Il report citava i casi del Cara di Pian del Lago a Caltanissetta, una struttura con una capienza di 456 posti, e dell’ex caserma Cavarzerani, in Friuli Venezia Giulia, «che è stata utilizzata sia come centro di accoglienza che come struttura per l’isolamento fiduciario da Covid». 

Da nord a sud, dunque, negli ultimi due anni, i grandi centri di accoglienza, generalmente sovraffollati, hanno accellerato il contagio.
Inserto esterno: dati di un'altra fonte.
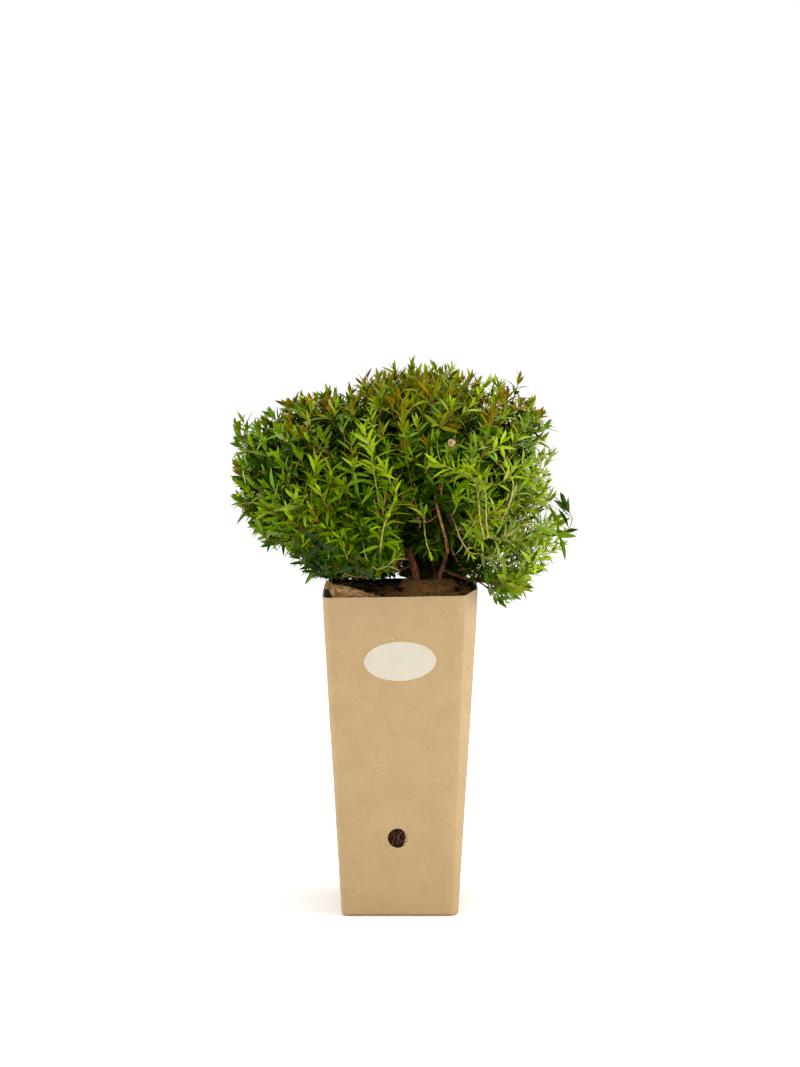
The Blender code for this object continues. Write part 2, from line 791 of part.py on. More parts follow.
def twig_targets(mass, planes, rng):
    """Places on the outer edge of a mass, spread round it by the golden angle."""
    start = rng.uniform(0.0, math.tau)
    middle = Vector(mass.centre)
    outward = (middle - CROWN_HEART).normalized()
    chosen = []
    for index in range(DIRECTION_TRIES):
        z = 1.0 - 2.0 * (index + 0.5) / DIRECTION_TRIES
        angle = start + index * GOLDEN_ANGLE
        flat = math.sqrt(1.0 - z * z)
        direction = Vector((flat * math.cos(angle), flat * math.sin(angle), z))
        distance = exit_along(mass, planes, direction)
        if direction.dot(outward) > INWARD_LIMIT and distance > SHORTEST_EXIT:
            chosen.append(middle + direction * distance)
    stride = max(len(chosen) / MASS_TWIGS, 1.0)
    return [chosen[int(index * stride)] for index in range(min(MASS_TWIGS, len(chosen)))]


def twig_path(start, end):
    """Points of a twig that goes outward first and turns up to its end."""
    span = end - start
    sag = Vector((0.0, 0.0, -span.length * TWIG_SAG))
    points = []
    for index in range(TWIG_POINTS):
        share = index / (TWIG_POINTS - 1)
        points.append(start + span * share + sag * math.sin(math.pi * share))
    return points


def twig_fits(mass, planes, limbs, points):
    """Whether a twig keeps to its mass's cell and clear of the limbs."""
    if not all(in_cell(mass, planes, point, TWIG_RADIUS) for point in points):
        return False
    samples = [a.lerp(b, share) for a, b in zip(points, points[1:]) for share in (0.0, 0.5, 1.0)]
    clear = TWIG_RADIUS + LIMB_CLEARANCE
    return all(limb_distance(sample, limbs) > clear for sample in samples)


def grow_mass(mass, limbs):
    """The stem, twigs and leaves of a mass, as paths with radii and as leaf frames."""
    rng = random.Random(mass.name)
    planes = cell_planes(mass)
    close = near_limbs(mass, limbs)
    centre = Vector(mass.centre)
    bough_points, bough_radii = limbs[bough_name(mass)]
    approach = (bough_points[-1] - bough_points[-2]).normalized()
    foot = bough_points[-1] + approach * GAP
    top = centre + mass_approach(mass) * MASS_STEM * MASS_STEM_RISE
    stem = [foot, foot + approach * MASS_STEM * MASS_STEM_ENTRY, centre, top]
    tubes = [(stem, [bough_radii[-1], MASS_STEM_RADIUS, MASS_STEM_RADIUS, TWIG_TIP_RADIUS])]
    leaves = []
    targets = [Vector(lead) for lead in mass.leads]
    targets.extend(twig_targets(mass, planes, rng))
    for index, target in enumerate(targets):
        start = stem[1].lerp(top, mix(*TWIG_ROOTS, (index * GOLDEN_SHARE) % 1.0))
        outward = (target - start).normalized()
        end = target - outward * (LEAF_LENGTH - LEAF_SINK)
        points = twig_path(start, end)
        if (end - start).length < SHORTEST_TWIG or not twig_fits(mass, planes, close, points):
            continue
        tubes.append((points, taper(TWIG_RADIUS, TWIG_TIP_RADIUS, len(points))))
        add_twig_leaves(mass, planes, close, leaves, points, target, rng)
    return tubes, leaves


def add_twig_leaves(mass, planes, limbs, leaves, points, target, rng):
    """Add a leaf at a twig's tip and crossed pairs of leaves along it."""
    limit = max(1.0, crown_level(target) + LEAD_ALLOWANCE)
    direction = (target - points[-1]).normalized()
    turn = rng.uniform(0.0, math.pi)
    base = points[-1] - direction * LEAF_SINK
    add_leaf(mass, planes, limbs, leaves, limit, base, direction, across(direction, turn))
    for place in LEAF_PAIR_PLACES:
        point, along, index = path_point(points, place)
        turn += math.pi / 2.0
        for side in (0.0, math.pi):
            aside = across(along, turn + side)
            direction = (along * math.cos(LEAF_SPREAD) + aside * math.sin(LEAF_SPREAD)).normalized()
            normal = (along - direction * along.dot(direction)).normalized()
            base = point - direction * LEAF_SINK
            add_leaf(mass, planes, limbs, leaves, limit, base, direction, normal)


def across(direction, turn):
    """A unit vector square to a direction, turned about it."""
    first = direction.cross(Vector((0.0, 0.0, 1.0)))
    if first.length < UPRIGHT_LIMIT:
        first = Vector((1.0, 0.0, 0.0))
    first.normalize()
    second = direction.cross(first)
    return first * math.cos(turn) + second * math.sin(turn)


def limb_samples(limbs, centre):
    """Points along limbs, measured from a mass's middle, with the limb's radius at each."""
    samples = []
    for points, radii in limbs:
        for start, end, radius in zip(points, points[1:], radii):
            count = math.ceil((end - start).length / CORE_STEP)
            for index in range(count + 1):
                samples.append((start.lerp(end, index / count) - centre, radius))
    return samples


def core_mesh(mass, limbs):
    """A small rounded core inside a dense mass, drawn in from the planes and the limbs."""
    work = bmesh.new()
    bmesh.ops.create_icosphere(work, subdivisions=CORE_DIVISIONS, radius=1.0)
    planes = cell_planes(mass)
    rng = random.Random(mass.name + " core")
    centre = Vector(mass.centre)
    bark = limb_samples(near_limbs(mass, limbs), centre)
    for vertex in work.verts:
        direction = vertex.co.normalized()
        outside = crown_exit(centre, direction) * mass.core
        inside = room_along(planes, direction) * mass.core * CORE_CELL_FULLNESS
        distance = min(outside, inside) * rng.uniform(*CORE_UNEVENNESS)
        for offset, radius in bark:
            if offset.angle(direction) < CORE_FACE_ANGLE:
                distance = min(distance, offset.length - radius - CORE_LIMB_CLEARANCE)
        vertex.co = centre + direction * max(distance, CORE_SMALLEST)
    bmesh.ops.recalc_face_normals(work, faces=work.faces)
    mesh = bpy.data.meshes.new(mass.name)
    work.to_mesh(mesh)
    work.free()
    return mesh


def twig_meshes(tubes, profile, collection):
    """Closed three-sided meshes of the tubes, made from curves with that profile."""
    curves = []
    for points, radii in tubes:
        curve = tube_curve("twig", points, radii)
        curve.bevel_mode = "OBJECT"
        curve.bevel_object = profile
        curves.append(add_object("twig", curve, collection))
    depsgraph = bpy.context.evaluated_depsgraph_get()
    meshes = []
    for thing in curves:
        mesh = bpy.data.meshes.new_from_object(thing.evaluated_get(depsgraph))
        work = bmesh.new()
        work.from_mesh(mesh)
        bmesh.ops.remove_doubles(work, verts=work.verts, dist=WELD)
        bmesh.ops.recalc_face_normals(work, faces=work.faces)
        work.to_mesh(mesh)
        work.free()
        meshes.append(mesh)
    for thing in curves:
        curve = thing.data
        bpy.data.objects.remove(thing)
        bpy.data.curves.remove(curve)
    return meshes


def fuse(body, extras):
    """Join a collection's meshes to an object and remove them."""
    union = body.modifiers.new("Fuse", "BOOLEAN")
    union.operation = "UNION"
    union.operand_type = "COLLECTION"
    union.collection = extras
    union.solver = "EXACT"
    with bpy.context.temp_override(object=body, active_object=body):
        bpy.ops.object.modifier_apply(modifier=union.name)
    for piece in list(extras.objects):
        mesh = piece.data
        bpy.data.objects.remove(piece)
        bpy.data.meshes.remove(mesh)


def keep_main_shell(mesh):
    """Keep a mesh's largest closed shell, which fills sealed hollows and drops scraps."""
    work = bmesh.new()
    work.from_mesh(mesh)
    unseen = set(work.verts)
    shells = []
    while unseen:
        front = [unseen.pop()]
        shell = set(front)
        while front:
            vertex = front.pop()
            for edge in vertex.link_edges:
                other = edge.other_vert(vertex)
                if other not in shell:
                    shell.add(other)
                    unseen.discard(other)
                    front.append(other)
        shells.append(shell)
    main = max(shells, key=len)
    loose = [vertex for vertex in work.verts if vertex not in main]
    bmesh.ops.delete(work, geom=loose, context="VERTS")
    work.to_mesh(mesh)
    work.free()


def build_mass(mass, limbs, profile, parts, scraps, root):
    """A foliage mass: its stem, twigs, leaves and any core as one closed body."""
    tubes, leaves = grow_mass(mass, limbs)
    meshes = twig_meshes(tubes, profile, scraps)
    meshes.extend(leaf_mesh(*leaf) for leaf in leaves)
    meshes.append(core_mesh(mass, limbs))
    body_mesh = meshes[0]
    body_mesh.name = mass.name
    body = add_object(mass.name, body_mesh, parts, root)
    for mesh in meshes[1:]:
        add_object("piece", mesh, scraps)
    fuse(body, scraps)
    keep_main_shell(body.data)
    share = ease((mass.centre[2] - LOW_LEAF_Z) / (TOP_LEAF_Z - LOW_LEAF_Z))
    colour = tuple(mix(low, top, share) for low, top in zip(LOW_LEAF_COLOUR, TOP_LEAF_COLOUR))
    finish(body, colour, 0.5)


def main():
    """Build the whole plant and its pot."""
    clear_scene()
    parts = new_collection("potted_myrtle")
    cutters = new_collection("cutters")
    scraps = new_collection("fusing")
    root = bpy.data.objects.new("plant_root", None)
    parts.objects.link(root)
    build_card_pot(parts, cutters, root)
    build_liner(parts, cutters, root)
    build_root_ball(parts, root)
    build_coir_mat(parts, root)
    build_label(parts, root)
    limbs = plan_limbs()
    for name, limb in limbs.items():
        build_limb(name, limb, parts, root)
    profile = twig_profile(cutters)
    for mass in MASSES:
        build_mass(mass, limbs, profile, parts, scraps, root)
    bpy.data.collections.remove(scraps)


main()
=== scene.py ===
import random
from math import ceil, cos, exp, hypot, pi, radians, sin, sqrt, tau

import bmesh
import bpy
import numpy as np
from mathutils import Matrix, Vector, noise
from mathutils.geometry import interpolate_bezier


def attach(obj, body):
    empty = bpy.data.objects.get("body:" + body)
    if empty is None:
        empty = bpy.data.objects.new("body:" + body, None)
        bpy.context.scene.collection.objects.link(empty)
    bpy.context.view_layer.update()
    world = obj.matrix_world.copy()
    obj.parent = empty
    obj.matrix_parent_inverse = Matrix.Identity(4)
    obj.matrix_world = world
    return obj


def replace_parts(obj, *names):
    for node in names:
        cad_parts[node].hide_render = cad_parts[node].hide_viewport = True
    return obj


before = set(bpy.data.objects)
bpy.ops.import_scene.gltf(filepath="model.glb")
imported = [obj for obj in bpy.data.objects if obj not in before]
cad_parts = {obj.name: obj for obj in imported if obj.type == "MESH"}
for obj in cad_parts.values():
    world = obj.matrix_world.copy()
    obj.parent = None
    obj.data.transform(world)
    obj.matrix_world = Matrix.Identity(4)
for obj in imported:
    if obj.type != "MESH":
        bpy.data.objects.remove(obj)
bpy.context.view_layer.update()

# The pot, its liner, mat and label: the part's sizes, a few of them fitted more closely here
GAP = 0.0003
POT_HALF = 0.1395 / 2
POT_BASE_HALF = 0.107 / 2
POT_HEIGHT = 0.298
CARD = 0.0015
POT_BULGE = 0.0022
BULGE_REACH = 0.75
RIM_TILT = 0.0011
RIM_CORNER_RISE = 0.005
RIM_CORNER_START = 0.0575
RIM_CORNER_RUN = 0.0125
RIM_CORNER_DEPTH = 2.4
RIM_WEAR = 0.00035
WALL_RINGS = 44
DENT = 0.00022
DENT_FREE_FOOT = 0.05
BASE_ROUND = 0.0036
FOOT_STEPS = 5
CORNER_RADII = (0.008, 0.007, 0.0055, 0.0115)
CORNER_FLATNESS = (0.2, 0.2, 0.6, 0.9)
FOOT_CORNERS = 0.5
HOLE_RADIUS = 0.0092
HOLE_X = -0.002
HOLE_Z = 0.0743
HOLE_DEPTH = 0.014
PLY_SIDES = 90
PLY_SHIFT = 0.0025
PLY_RAGGED = 0.0005
LINER = 0.0008
LINER_RISE = 0.0006
LINER_FRONT_RISE = -0.0014
LINER_CORNER_RISES = (0.002, 0.003, 0.018, 0.003)
LINER_CORNER_SPREAD = 0.0056
LINER_RINGS = 14
LINER_DEPTH = 0.03
LINER_WEAR = 0.0007
LINER_FOLDS = 0.0009
LINER_CRINKLES = 0.0004
LINER_FREE_FOLDS = 0.0012
MAT = 0.0035
MAT_TOP = 0.2955
MAT_RINGS = 44
MAT_INSET = CARD + LINER + 2 * GAP + 0.0003
MAT_HALF = POT_HALF - MAT_INSET
SKIRT_Z = 0.2915
MOUND_TOP = 0.3035
MOUND_X = 0.0265
MOUND_Y = 0.004
MOUND_HALF_X = 0.022
MOUND_HALF_Y = 0.027
MOUND_SLOPE = 0.4
CURL_HEIGHT = 0.0125
CURL_REACH = 0.019
CURL_FRONT_END = -0.006
CURL_SIDE_END = 0.02
CURL_RAMP = 0.052
LABEL_WIDTH = 0.065
LABEL_HEIGHT = 0.036
LABEL_THICKNESS = 0.0003
LABEL_Z = 0.2393
LABEL_TURN = radians(2)
LABEL_SIDES = 96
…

In un centro di Treviso, nello stesso momento, sono risultati positivi 233 migranti e undici operatori.

Si tratta dell’ex caserma Serena, dove il gestore era la stessa srl che vende i servizi immobiliari e l’energia elettrica, e che aveva messo le mani anche sull’hotspot di Lampedusa; quest’ultimo 

spesso, in particolare nella stagione estiva, supera i limiti di capienza , come del resto lo sono spesso gli altri centri di identificazione della Sicilia. 

Tuttavia, il nodo vero è che con i capitolati d’appalto introdotti dal decreto Sicurezza dall’allora ministro dell’Interno, Matto Salvini, i servizi sono stati ridotti all’osso, così come il personale qualificato.

Indicazioni disattese

I racconti resi in prima persona dai lavoratori e dalle lavoratrici su quello che è accaduto negli ultimi due anni di pandemia stridono fortemente con le indicazioni tecniche che sono state disposte dalle prefetture, e con le conclusioni contenute in un corposo documento la cui elaborazione, all’epoca, era stata chiesta dal ministero della Salute all’Inmp, l’ente del Servizio sanitario nazionale che promuove assistenza, ricerca e formazione per la salute delle persone migranti.

A leggere le decine di pagine del documento, si nota come siano state decine le raccomandazioni disattese dai gestori dei centri di accoglienza (e sulla cui applicazione le prefetture avrebbero dovuto vigilare). In una di queste disposizioni, in particolare, si rileva: «La persona contagiata è isolata in stanza singola, possibilmente con bagno in camera».